3D code data
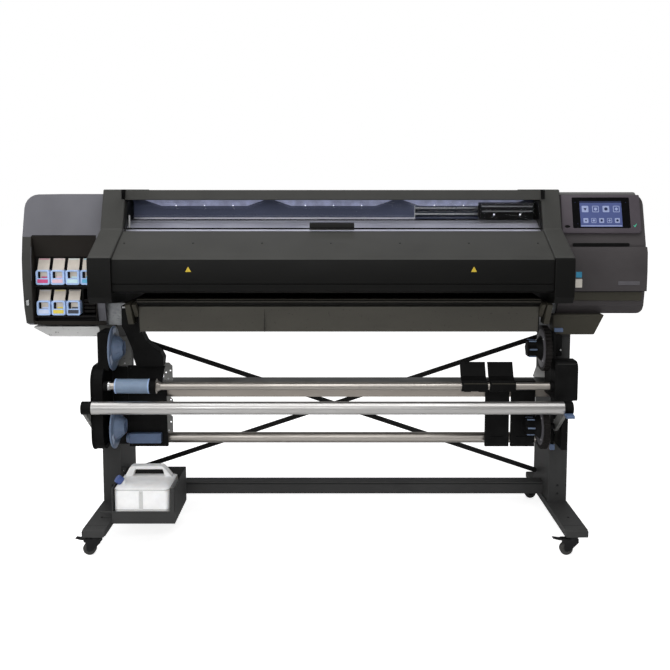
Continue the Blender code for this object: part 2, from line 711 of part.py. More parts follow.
def make_cradle_and_guides():
    """The fixed plate at the left of the beam, and the media guides that slide along the beam and the bar."""
    front, back = -0.0565, BEAM[0][0] - GAP
    shape = [(-0.862, 0.349), (-0.700, 0.349), (-0.703, 0.600), (-0.722, 0.622), (-0.716, 0.650)]
    shape += [(-0.706, 0.692), (-0.862, 0.692)]
    place("reel_cradle", prism(shape, "y", front, back), "black_plastic")

    top = BEAM[1][1] + GAP
    for name, low, high in (("guide_plate_a", 0.6285, 0.7280), ("guide_plate_b", 0.7360, 0.8360)):
        sheet = block((low, front, 0.349), (high, back, top + 0.008))
        plate = place(name, sheet, "black_plastic", (low, 0, RAIL_Z))
        join(plate, block((low, front + 0.001, top), (high, -0.006, top + 0.0078)))

    wall = 0.0055
    inner = BAR_RADIUS + 0.0005
    clip = arc((BAR_Y, BAR_Z), inner + wall, 25, 330, 14) + arc((BAR_Y, BAR_Z), inner, 330, 25, 14)
    blade = bent_sheet([(-0.1950, BAR_Z + inner + 0.001), (-0.1700, 0.6720), (-0.1400, 0.7250)], 0.003)
    for name, low, high in (("guide_clip_a", 0.505, 0.6085), ("guide_clip_b", 0.6165, 0.720)):
        holder = place(name, prism(clip, "x", low, high), "black_plastic", (low, BAR_Y, BAR_Z))
        join(holder, prism(blade, "x", low + 0.0005, high - 0.0005))


def make_air_duct():
    """A curved arm from under the body down to the reel cradle."""
    outline = [
        (-0.868, 0.868),
        (-0.868, 0.952),
        (-0.7785, 0.952),
        (-0.7785, 0.868),
        (-0.786, 0.840),
        (-0.770, 0.806),
        (-0.740, 0.782),
        (-0.712, 0.760),
        (-0.700, 0.736),
        (-0.704, 0.702),
        (-0.812, 0.702),
        (-0.822, 0.735),
        (-0.826, 0.768),
        (-0.840, 0.806),
        (-0.858, 0.850),
    ]
    place("air_duct", prism(outline, "y", -0.118, STAND_OFF), "black_plastic")


# ---- waste bottle ----


def make_waste():
    """A steel tray hooked over the left foot, and the plastic bottle that stands in it."""
    outside = block((TRAY_LEFT, TRAY_FRONT, TRAY_BOTTOM), (TRAY_RIGHT, TRAY_BACK, TRAY_TOP))
    tray = place("waste_tray", outside, "stand_paint")
    inside = (TRAY_LEFT + TRAY_WALL, TRAY_FRONT + TRAY_WALL, TRAY_BOTTOM + TRAY_WALL)
    cut(tray, block(inside, (TRAY_RIGHT - TRAY_WALL, TRAY_BACK - TRAY_WALL, TRAY_TOP + 0.010)))
    mouth = (TRAY_LEFT + TRAY_WALL, TRAY_FRONT - 0.010, TRAY_LIP)
    cut(tray, block(mouth, (TRAY_RIGHT - TRAY_WALL, TRAY_FRONT + 0.020, TRAY_TOP + 0.010)))
    hook_low = (-0.930, TRAY_FRONT + 0.050, FOOT_TOP + GAP)
    join(tray, block(hook_low, (TRAY_LEFT + 0.001, TRAY_BACK - 0.060, FOOT_TOP + 0.0035)))

    base = TRAY_BOTTOM + TRAY_WALL + 0.0005
    low, high = (-0.8755, -0.2830), (-0.6600, -0.0600)
    corner = rounded([low, (high[0], low[1]), high, (low[0], high[1])], 0.016, 3)
    bottle = place("waste_bottle", prism(corner, "z", base, 0.248), "white_plastic", (-0.770, -0.170, base))
    shoulder = [(-0.8650, 0.2440), (-0.8200, 0.2950), (-0.7980, 0.3200), (-0.6980, 0.3200)]
    shoulder += [(-0.6820, 0.3050), (-0.6680, 0.2440)]
    join(bottle, prism(shoulder, "y", -0.215, -0.140))
    roof = [(-0.255, 0.2470), (-0.225, 0.2650), (-0.110, 0.2650), (-0.080, 0.2470)]
    join(bottle, prism(roof, "x", -0.862, -0.672))
    grip = [(-0.8040, 0.2720), (-0.7900, 0.2960), (-0.7060, 0.2960), (-0.6920, 0.2720)]
    cut(bottle, prism(grip, "y", -0.300, -0.050))
    join(bottle, cylinder("z", (-0.842, -0.112, 0), 0.0150, 0.2460, 0.2850, 16))


def main():
    clear_scene()
    make_stand()
    make_casters()
    make_pillar("left_pillar", SPAN_LEFT, PILLAR_LEFT)
    make_pillar("right_pillar", SPAN_RIGHT, PILLAR_RIGHT)
    make_centre_covers()
    make_print_zone()
    make_ink_module()
    make_control_module()
    make_reel_ends()
    make_reel_bars()
    make_hubs()
    make_tension_bar()
    make_cradle_and_guides()
    make_air_duct()
    make_waste()


main()
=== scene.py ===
"""Looks of the wide-format roll printer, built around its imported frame.

Metres, +Z up, with the front at -Y, the ink at -X and the controls at +X.
"""

import json
import math
from collections import namedtuple

import bmesh
import bpy
from mathutils import Matrix, Vector


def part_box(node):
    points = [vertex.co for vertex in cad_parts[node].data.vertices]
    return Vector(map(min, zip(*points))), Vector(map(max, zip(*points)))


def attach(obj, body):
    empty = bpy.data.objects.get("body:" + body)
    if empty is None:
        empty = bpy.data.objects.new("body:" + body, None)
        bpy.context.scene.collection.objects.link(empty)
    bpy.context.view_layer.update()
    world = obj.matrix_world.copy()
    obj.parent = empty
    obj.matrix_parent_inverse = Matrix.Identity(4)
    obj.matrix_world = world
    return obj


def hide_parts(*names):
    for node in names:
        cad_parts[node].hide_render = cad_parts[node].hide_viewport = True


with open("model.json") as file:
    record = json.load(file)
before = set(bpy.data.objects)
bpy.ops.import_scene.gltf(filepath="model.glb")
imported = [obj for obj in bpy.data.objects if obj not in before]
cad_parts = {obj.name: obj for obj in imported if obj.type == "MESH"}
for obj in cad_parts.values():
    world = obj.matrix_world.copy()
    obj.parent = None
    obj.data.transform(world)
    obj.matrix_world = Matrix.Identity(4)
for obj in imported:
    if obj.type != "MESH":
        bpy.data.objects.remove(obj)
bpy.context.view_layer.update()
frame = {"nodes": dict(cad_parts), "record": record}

MM = 0.001
AXES = {"x": 0, "y": 1, "z": 2}
Span = namedtuple("Span", "left front bottom right back top")


def span(node):
    """The six sides of a CAD node's box."""
    low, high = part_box(node)
    return Span(*low, *high)


# ---- materials: helpers ----


def colour(code):
    """An sRGB hex value as the linear RGBA that the shader reads."""
    parts = [int(code[i : i + 2], 16) / 255 for i in (1, 3, 5)]
    linear = [p / 12.92 if p <= 0.04045 else ((p + 0.055) / 1.055) ** 2.4 for p in parts]
    return (*linear, 1.0)


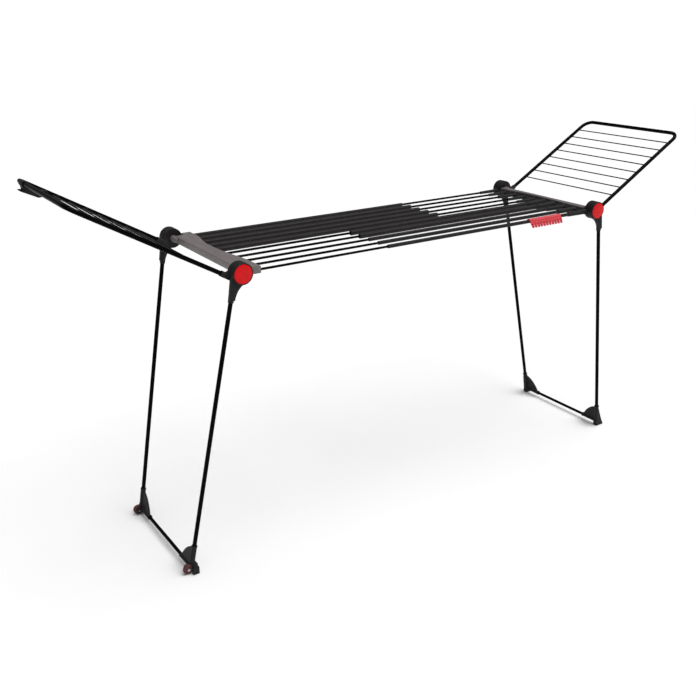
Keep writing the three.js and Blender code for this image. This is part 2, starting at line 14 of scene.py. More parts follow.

--- What needs to be done ---
Exactly reproduce the stretch from the line with "base = TRAY_BOTTOM + TRAY_WALL + 0.0005" through the line with "record = json.load(file)", including both ends and nothing else.

--- Answer for the task ---
    base = TRAY_BOTTOM + TRAY_WALL + 0.0005
    low, high = (-0.8755, -0.2830), (-0.6600, -0.0600)
    corner = rounded([low, (high[0], low[1]), high, (low[0], high[1])], 0.016, 3)
    bottle = place("waste_bottle", prism(corner, "z", base, 0.248), "white_plastic", (-0.770, -0.170, base))
    shoulder = [(-0.8650, 0.2440), (-0.8200, 0.2950), (-0.7980, 0.3200), (-0.6980, 0.3200)]
    shoulder += [(-0.6820, 0.3050), (-0.6680, 0.2440)]
    join(bottle, prism(shoulder, "y", -0.215, -0.140))
    roof = [(-0.255, 0.2470), (-0.225, 0.2650), (-0.110, 0.2650), (-0.080, 0.2470)]
    join(bottle, prism(roof, "x", -0.862, -0.672))
    grip = [(-0.8040, 0.2720), (-0.7900, 0.2960), (-0.7060, 0.2960), (-0.6920, 0.2720)]
    cut(bottle, prism(grip, "y", -0.300, -0.050))
    join(bottle, cylinder("z", (-0.842, -0.112, 0), 0.0150, 0.2460, 0.2850, 16))


def main():
    clear_scene()
    make_stand()
    make_casters()
    make_pillar("left_pillar", SPAN_LEFT, PILLAR_LEFT)
    make_pillar("right_pillar", SPAN_RIGHT, PILLAR_RIGHT)
    make_centre_covers()
    make_print_zone()
    make_ink_module()
    make_control_module()
    make_reel_ends()
    make_reel_bars()
    make_hubs()
    make_tension_bar()
    make_cradle_and_guides()
    make_air_duct()
    make_waste()


main()
=== scene.py ===
"""Looks of the wide-format roll printer, built around its imported frame.

Metres, +Z up, with the front at -Y, the ink at -X and the controls at +X.
"""

import json
import math
from collections import namedtuple

import bmesh
import bpy
from mathutils import Matrix, Vector


def part_box(node):
    points = [vertex.co for vertex in cad_parts[node].data.vertices]
    return Vector(map(min, zip(*points))), Vector(map(max, zip(*points)))


def attach(obj, body):
    empty = bpy.data.objects.get("body:" + body)
    if empty is None:
        empty = bpy.data.objects.new("body:" + body, None)
        bpy.context.scene.collection.objects.link(empty)
    bpy.context.view_layer.update()
    world = obj.matrix_world.copy()
    obj.parent = empty
    obj.matrix_parent_inverse = Matrix.Identity(4)
    obj.matrix_world = world
    return obj


def hide_parts(*names):
    for node in names:
        cad_parts[node].hide_render = cad_parts[node].hide_viewport = True


with open("model.json") as file:
    record = json.load(file)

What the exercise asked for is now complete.